If it is rated at only 35 watts, then the HD 5670 may not work since it exceeds this amount.  I'm not sure why the 990 would be rated for a 75 watt card given that both systems are so similar.  The HD 6350 or HD 6450 that they offer run under 35 watts.  However, I would think in a dual card configuration that they would exceed this.  These are Dell installed cards to meet their requirements and do not have retail specs.  This is why they work on such a small 265 watt power supply even though a retail HD 6450 probably does not use more than 20 watts.  The retail HD 5670 will use up to 60 watts.  If you look at the 790 system, it appears to have a grill on the backside where they power supply is situated making it proprietary and most likely not able to be replaced with a retail unit.  You do have a limited time period to send the system back for a full refund if it is not going to meet your needs.   If you have upgrades on your mind, then the Optiplex is not the system I would get and the Vostro would be a better choice.  

2 Posts

January 31st, 2012 11:00

I have recently had to address this issue myself.

The 790 comes with a standard PSU or a High Efficiency PSU, neither one of them come with PCIE power cables, nor could the sub-300W PSU handle it anyway.

You cannot put in a thrid-party PSU because the case release for the side cover gets in the way. Your only option is to unstall an external PSU and run the cables inside.

The case is also not big enough to accomodate a full length video card.

Rob

2 Posts

March 29th, 2012 03:00

I am curious as to why there is a need for validation! Aside from the power issue, I mean.
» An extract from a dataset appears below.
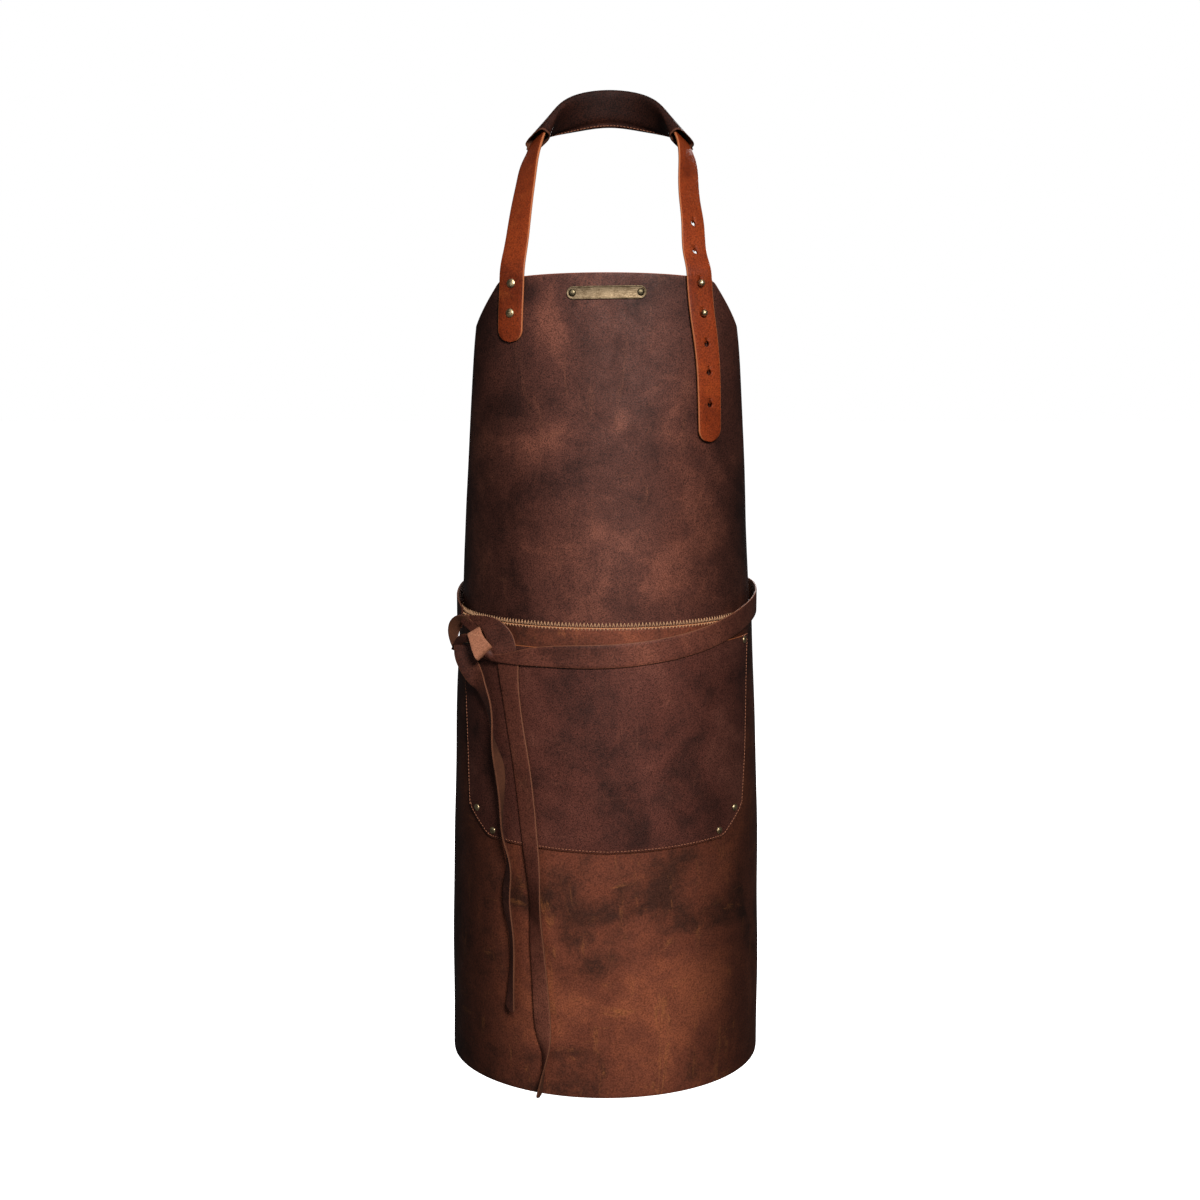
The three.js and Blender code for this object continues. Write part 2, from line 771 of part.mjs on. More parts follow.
function buildApron() {
  const pocketRivets = pocketSpots();
  const plateRivets = plateSpots();
  const tieRivets = anchorSpots();
  const strap = neckStrapFrames();
  const strapOuter = STRAP_THICKNESS / 2;
  const strapRivets = ["lower", "upper"].map((place, i) => {
    const [x, height] = LEFT_ON_BIB[i + 1];
    return [`strap_rivet_${place}`, spotOnBody(angleAtX(x, height), height)];
  });
  const studs = ["upper", "lower"].map((place, i) => {
    const [x, height] = RIGHT_ON_BIB[i + 1];
    return [`strap_stud_${place}`, spotOnBody(angleAtX(x, height), height)];
  });
  const drills = (spots) => spots.map(([, spot]) => drill(spot, HOLE_RADIUS));
  const tieHoles = drills(tieRivets);

  add("bib_panel", cut(bibGeometry(), drills([...plateRivets, ...strapRivets, ...studs])), leatherDark);
  add("skirt_panel", cut(skirtGeometry(), [...drills(pocketRivets), ...tieHoles]), leatherBrown);
  add("front_pocket", cut(pocketGeometry(), drills(pocketRivets)), leatherDark);
  add("neck_strap", neckStrapGeometry(strap), leatherTan);
  add("neck_pad", padGeometry(), leatherDark);
  add("name_plate", cut(plateGeometry(), drills(plateRivets)), brass);
  add("waist_tie_left", cut(bodyStrap(LEFT_TIE, TIE_WIDTH, TIE_THICKNESS), tieHoles), leatherBrown);
  add("waist_tie_right", cut(bodyStrap(RIGHT_TIE, TIE_WIDTH, TIE_THICKNESS), tieHoles), leatherBrown);
  add("tie_knot", knotGeometry(), leatherBrown);
  add("knot_loop_right", bodyStrap(RIGHT_LOOP, LOOP_WIDTH, TIE_THICKNESS), leatherBrown);
  add("knot_loop_left", bodyStrap(LEFT_LOOP, LOOP_WIDTH, TIE_THICKNESS), leatherBrown);
  add("tie_tail_left", bodyStrap(LEFT_TAIL, LEFT_TAIL_WIDTH, TIE_THICKNESS), leatherBrown);
  add("tie_tail_right", bodyStrap(RIGHT_TAIL, RIGHT_TAIL_WIDTH, TIE_THICKNESS), leatherBrown);
  add("waist_seam_thread", seamThreadGeometry(), thread);
  add("pocket_thread", pocketThreadGeometry(), thread);
  add("pad_thread", padThreadGeometry(), thread);

  pocketRivets.forEach(([name, spot, outer]) => {
    addRivet(name, spot, skirtInner, outer, POCKET_RIVET_HEAD);
  });
  plateRivets.forEach(([name, spot]) => {
    addRivet(name, spot, bibInner, bibOuter + GAP + PLATE_THICKNESS, PLATE_RIVET_HEAD);
  });
  strapRivets.forEach(([name, spot]) => {
    addRivet(name, spot, bibInner, leftStrapOffset + strapOuter, STRAP_RIVET_HEAD);
  });
  studs.forEach(([name, spot]) => {
    addStud(name, spot, bibInner, bibOuter + GAP, rightStrapOffset + strapOuter);
  });
  tieRivets.forEach(([name, spot]) => {
    addRivet(name, spot, skirtInner, ANCHOR_OFFSET + TIE_THICKNESS / 2, TIE_RIVET_HEAD);
  });
}

buildApron();

// The origin: where the pad's inner face rests on the nape, on the apron's middle plane.
function neckRest() {
  const offCentre = THREE.MathUtils.radToDeg(Math.asin(-NECK_CENTRE.x / NECK_RADIUS));
  const [, frame] = strapFrames([-1, 0, 1].map((side) => neckStation(offCentre + side)));
  return frame.at.clone().addScaledVector(frame.out, -PAD_HALF_THICKNESS);
}

apron.position.copy(neckRest()).negate();
const part = new THREE.Group();
part.add(apron);

export default part;
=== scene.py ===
"""A leather butcher apron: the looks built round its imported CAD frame.

Shapes are worked out in millimetres from the middle of the waist seam (X to the right, Y back, heights up)
and put into the row frame, in metres, as each mesh is made.
"""
import math

import bmesh
import bpy
import numpy as np
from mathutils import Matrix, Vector


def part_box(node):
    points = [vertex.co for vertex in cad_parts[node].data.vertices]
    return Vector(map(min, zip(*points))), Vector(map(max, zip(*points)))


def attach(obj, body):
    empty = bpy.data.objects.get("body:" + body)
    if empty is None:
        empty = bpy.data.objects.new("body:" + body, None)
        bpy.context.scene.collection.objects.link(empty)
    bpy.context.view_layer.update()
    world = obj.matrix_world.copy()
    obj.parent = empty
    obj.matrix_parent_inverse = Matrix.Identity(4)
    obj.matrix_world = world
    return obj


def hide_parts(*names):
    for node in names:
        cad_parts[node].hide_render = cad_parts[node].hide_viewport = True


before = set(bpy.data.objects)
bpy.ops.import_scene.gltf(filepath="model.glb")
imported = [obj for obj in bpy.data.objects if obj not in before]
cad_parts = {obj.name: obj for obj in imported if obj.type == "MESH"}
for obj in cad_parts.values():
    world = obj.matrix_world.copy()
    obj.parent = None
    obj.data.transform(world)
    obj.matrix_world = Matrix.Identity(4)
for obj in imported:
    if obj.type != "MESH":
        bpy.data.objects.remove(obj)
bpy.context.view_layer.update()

MM = 0.001

# The body that the leather is wrapped round.
SKIRT_LENGTH = 519
BIB_LENGTH = 360
HEM_HALF_WIDTH = 174
TOP_NARROWING = 40
WAIST_HALF_DEPTH = 140
CHEST_FLATTENING = 78

# Leather.
PANEL_THICKNESS = 2
STRAP_THICKNESS = 2.8
TIE_THICKNESS = 2
STRAP_WIDTH = 28
TIE_WIDTH = 25
TIE_SPACING = 2.5
MM_PER_DEGREE = 1.6
GAP = 0.3
BIB_OUTER = PANEL_THICKNESS / 2
BIB_INNER = -PANEL_THICKNESS / 2

# Panels. Arcs are distances round the body from the front centre line.
PANEL_HALF_ARC = 300
HEM_CORNER_RADIUS = 90
SEAM_LAP = 12
SKIRT_OFFSET = 2.7
SKIRT_OUTER = SKIRT_OFFSET + PANEL_THICKNESS / 2
SKIRT_INNER = SKIRT_OFFSET - PANEL_THICKNESS / 2
PANEL_SPACING = 3.5
# From the raw edge inwards: the distance, and the share of the full thickness there.
RIM = ((0, 0.35), (0.3, 0.8), (0.9, 1))

# Pocket.
POCKET_TOP = -21
POCKET_BOTTOM = -242
POCKET_TOP_ARC = 183
POCKET_LOW_ARC = 164
POCKET_CHAMFER = (133, -237)
POCKET_CHAMFER_RISE = 27
POCKET_BULGE = 5.2
POCKET_OFFSET = 5.4
POCKET_RIVETS = {"top": (172, -26), "side": (151, -208), "bottom": (127, -228.6)}

# Neck strap and pad.
NECK_CENTRE = np.array([3.7, -55.6, 485.6])
NECK_RADIUS = 79.6
NECK_SLOPE = math.radians(45.7)
NECK_BACK = np.array([0, math.cos(NECK_SLOPE), math.sin(NECK_SLOPE)])
NECK_AXIS = np.cross([1, 0, 0], NECK_BACK)
STRAP_ARC_HALF_ANGLE = 82
NAPE_LEAN = 30.7
MOUTH_LEAN = -40
STRAP_BOW = 0.6
STRAP_STATIONS = 420
STRAP_TIP_RADIUS = 13
# How much a change of direction counts against a change of place when stations are spaced.
ACROSS_WEIGHT = 30
LEFT_STRAP_OFFSET = BIB_OUTER + GAP + STRAP_BOW + STRAP_THICKNESS / 2
STUD_FLANGE = 1.5
RIGHT_STRAP_OFFSET = LEFT_STRAP_OFFSET + STUD_FLANGE + GAP
LEFT_ON_BIB = [[-96.8, 291.5], [-96, 320.5], [-94.5, 350], [-93.8, 362]]
LEFT_FREE = [
    [-91.6, -119, 386], [-88.6, -108, 410], [-85.7, -93, 435], [-82.6, -75, 459], [-79.2, -58.5, 480],
]
RIGHT_FREE = [
    [84.6, -58.5, 480], [84.6, -75, 459], [85.2, -93, 435], [87.5, -108, 410], [89.2, -118, 381],
]
RIGHT_ON_BIB = [
    [90.7, 362], [91.7, 350], [94.8, 320.5], [99, 290.5], [101.7, 260.5], [103, 228], [103.6, 205],
    [104, 190.5],
]
PUNCHED_HEIGHTS = (410, 381, 350, 320.5, 290.5, 260.5, 228)
BUTTON_HOLE_RADIUS = 3
SLIT_TOP = 6
SLIT_HALF_WIDTH = 0.4
CUT_DEPTH = 4

# Pad: a flattened tube round the strap, folded above and sewn below, that gathers towards its mouths.
PAD_HALF_ANGLE = 74
PAD_GATHER_ANGLE = 46
PAD_GATHER = 3.5
PAD_LIP_ANGLE = PAD_HALF_ANGLE - 5
PAD_FOLD = 17.5
PAD_SEWN = -21.5
PAD_TUBE_LOW = -15.5
PAD_LINING_LOW = -15
PAD_SWELL = 5
PAD_MOUTH_SWELL = 2.4
PAD_LIP_SWELL = 0.6
PAD_FLATNESS = 3.4
PAD_FLANGE = 1.5
PAD_WALL = 1.1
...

If everyone is adhering to the standards, shouldn't any graphic card work on any system?

I tested an Nvidia GeForce 210 card and it did not work! The requirement are 300 watt system PSU with 12v rating of 18A.

So why wouldn't a highend desktop's PSU handle such reasonable requirement? 265 watt/12v rating of 17A is not enough

for most of the new crop of GPU's.

 

That being said, I think the integrated INTeL HD Graphics 2000 is excellent. Just increase RAM to 6 or 8 GB

 

2 Posts

March 30th, 2012 10:00

The PSU is not difficult to change at all, I just did it in less than 2 minutes (MT). I installed a 500 watt PSU but it did not help with the GPU. Another 2 minutes and the original PSU is back.

1 Message

June 26th, 2012 14:00

You most definitely can, however you WILL need to upgrade the power supply. Choose one that is the same measurements as the stock power supply - I chose a Silverstone 600w Strider. I then had to drill out the HDD cage to remove it so my graphics card could fit and tossed in an ATI 6950 2GB videocard. This is a highend card for this system for sure - runs games like a dream now.

I have the i3-2100 version with 4GB Ram. Obtained this unit used for 150 dollars.